Dr. J. Michael Gilmore, the Pentagon’s senior advisor to the Secretary of Defense on operational and live fire tests and evaluations of weapon systems, has written to Air Force Secretary Deborah Lee James, Air Force Chief of Staff General David Goldfein, and the Pentagon’s acquisitions chief Frank Kendall that he is unhappy with the progress of the most expensive fighter plane ever produced on planet Earth, the Lockheed Martin F-35 — whose delivery to the Israel Air Force is scheduled to start in September.
Gilmore’s Aug. 9 memo, published Wednesday by Bloomberg News, suggests “the program is actually not on a path toward success but instead on a path toward failing to deliver” the F-35’s much touted, 21st century near-sci-fi capabilities, “for which the Department is paying almost $400 billion by the scheduled end” of the plane’s development in 2018.
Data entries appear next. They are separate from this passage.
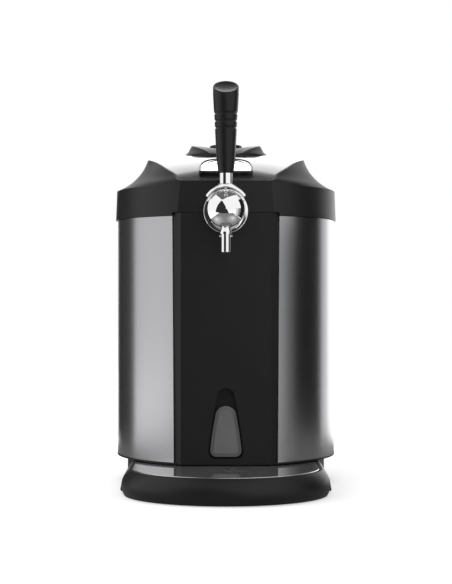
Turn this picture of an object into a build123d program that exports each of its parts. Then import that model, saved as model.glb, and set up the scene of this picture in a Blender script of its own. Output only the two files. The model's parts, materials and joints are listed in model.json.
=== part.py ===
from build123d import *
import os
from math import acos, atan2, cos, degrees, pi, radians, sin, sqrt, tan

os.makedirs("parts", exist_ok=True)

# Clearances
run_gap = 0.4            # between pieces that move past each other
fit_gap = 0.1            # between pieces fixed to each other
pin_gap = 0.05           # round the hinge pin

# Keg room and the body round it
keg_room_r = 93.0        # clear radius: a 172 mm keg and room for a hand
chamber_lift = 14.5      # chamber floor above the rim
liner_wall = 2.5
foam_wall = 38.7
steel_wall = 0.8
foot_height = 2.0
base_height = 29.0       # drum under the body
floor_wall = 2.0         # black rim that closes the body
body_height = 287.5      # height of the steel
drum_inset = 12.2        # drum inside the steel's radius
drum_wall = 3.0
deck_wall = 6.5          # collar at the body's mouth
gasket_height = 2.5

# Front panel
face_inset = 9.4         # flat face inside the steel's radius
flat_half = 52.5
panel_half_top = 61.8
panel_taper = 1.8        # narrower at the foot, each side
bevel_depth = 6.6
return_depth = 7.0
panel_wall = 3.0
panel_step = 3.7         # panel stands above the steel

# Lamp window
window_low = 6.9         # above the panel's lower edge
window_height = 82.2
window_half = 21.0
window_head = 9.8
window_shoulder = 7.1
window_bow = 1.2
window_depth = 8.0
window_wall = 2.0
lens_height = 59.0
lens_low = 2.1           # above the window's lower edge
lens_half = 19.0
lens_head = 11.7
lens_shoulder = 8.7
lens_bow = 0.7
lens_wall = 5.6

# Lid
lid_gap = 0.5
lid_overhang = 2.5
skirt_draft = 1.4
shoulder_rise = 34.3
bell_offset = 20.1       # centre of the wing's hollow outside the lid's radius
bell_rise = 95.6         # and above the skirt's edge
bell_curve = 63.5
front_rise = 40.3        # band at the front edge above the skirt's edge
crest_rise = 77.5        # band at the crest, along its sides
crest_bulge = 6.4        # how much higher the band is in the middle
band_power = 1.81        # how the band falls off from the crest
wing_stretch = 0.104     # wings reach further to the front than to the sides
wing_swell = 0.045       # and further still half way up
swell_rise = 56.0        # height of the swell above the skirt's edge
swell_half = 15.0
wing_half = 85.0         # half width at which the bulge ends
lid_wall = 6.0
band_wall = 2.0
band_margin = 1.4
liner_seat = 2.3         # liner's flange above the skirt's edge
liner_sheet = 2.0
collar_r = 53.5
collar_top_r = 42.8
collar_height = 17.2     # above the crest
collar_setback = 8.0     # centre of the collar and grip behind the lid's axis
collar_dip = 9.7         # how much lower the collar is at its front
collar_room_r = 35.0
grip_r = 20.5
notch_half = 34.0        # room in the liner for the tap's nut and the latch
notch_depth = 42.0       # behind the button's flat edge

# Lid button and latch
button_inset = 13.6      # flat edge behind the panel's face
button_run = 44.0        # depth of the button from above
button_half = 31.7
button_border = 2.4
button_wall = 4.0
spring_room = 6.0
spring_r = 5.0
spring_wire = 0.8
spring_turns = 3
bezel_wall = 1.5
latch_x = -24.0
latch_half = 4.0
plunger_r = 3.0

# Hinge at the rear
hinge_setback = 11.0     # behind the steel
hinge_rise = 1.5         # above the jacket's top
hinge_pin_r = 2.5
knuckle_r = 6.0
knuckle_half = 28.0
ear_width = 9.0

# Tap
tap_rise = 1.3           # above the panel's top
tap_overhang = 44.4      # centre of the ball in front of the panel
ball_r = 21.4
face_r = 25.0            # flatter front of the ball
face_setback = 8.4       # its centre behind the ball's
face_edge = 0.8          # rounding between the two
drop_r = 4.6             # drop under the ball, where it leaves the ball
valve_room_r = 14.5
pivot_r = 3.0            # stubs on the valve core that the lever turns on
pivot_half = 18.0
neck_r = 11.0
flange_r = 25.9
flange_wall = 5.4
shank_r = 8.0
shank_length = 41.0
flow_r = 3.0
nut_r = 11.0
nut_wall = 6.0
spout_r = 5.35
spout_bore_r = 3.9
spout_drop = 49.0        # below the centre of the ball
collar_ring_r = 6.9
saddle_gap = 2.1         # over the ball
saddle_wall = 3.5
saddle_half = 7.0        # front to back
saddle_tip = 12.2        # above the centre of the ball
stem_r = 7.5
stem_low = 28.0
handle_low = 41.0
handle_length = 106.6
handle_top_r = 14.6
blade_half = 1.5
blade_depth = 6.0
lever_travel = 30.0

# Drip tray
tray_overhang = 111.4    # furthest point in front of the steel
tray_side = 3.2          # side of the tray inside the drum's radius
tray_nose = 98.4         # length of the rounded nose
tray_horn = 58.0         # rear ends of the tray, in front of the axis
tray_low = 1.0
tray_top = 29.9
tray_wall = 3.0
tray_lip = 4.0           # rim round the plate
plate_wall = 1.5
plate_gap = 2.2          # in front of the steel and the panel
ledge = 5.0
tub_floor = 2.0
tub_low = 5.0
runner_x = 62.0
runner_half = 5.0
runner_height = 6.0
runner_length = 130.0
slot_width = 2.4

# Rear housing and cooling
rear_bulge = 20.0        # rear wall behind the steel
rear_half = 75.0
rear_wall = 2.5
rear_corner = 12.0
cooler_height = 190.0
module_side = 40.0
module_wall = 4.0
block_side = 44.0
block_depth = 16.5
sink_side = 84.0
sink_base = 4.0
fan_room = 0.5           # between the fins and the fan
fin_count = 14
fin_wall = 1.4
fan_side = 80.0
fan_wall = 15.0
fan_bore_r = 37.0
hub_r = 14.0
blade_count = 7
grille_r = 41.0
grille_wall = 2.0
socket_x = -38.0
switch_x = 38.0
controls_height = 66.0
switch_angle = 9.0

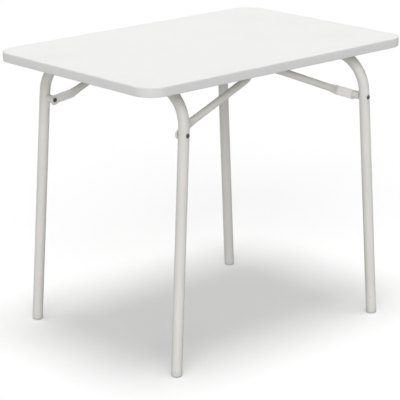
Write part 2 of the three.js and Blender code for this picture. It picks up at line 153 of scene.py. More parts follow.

Gilmore cautioned that “achieving full combat capability with the Joint Strike Fighter is at substantial risk.” He says that despite promises to the contrary by the manufacturer, “most of the limitations” that plagued the F-35’s software, data fusion, electronic warfare and, the most crucial aspect of a fighter aircraft — weapons employment, appear to persist.
Gilmore warned that Lockheed Martin’s F-35 program “is running out of time and money to complete the planned flight testing and implement the required fixes and modifications,” observing that “flight testing is making progress but has fallen far behind the planned rate.” He pointed out that the F-35’s most sophisticated software capabilities “are just being added,” and that the system is, to put it mildly, full of bugs, which “continue to be discovered at a substantial rate.”
The US Air Force and the US Dept. of Defense both released statements saying Gilmore’s concerns were nothing new, and the F-35’s issues are being dealt with.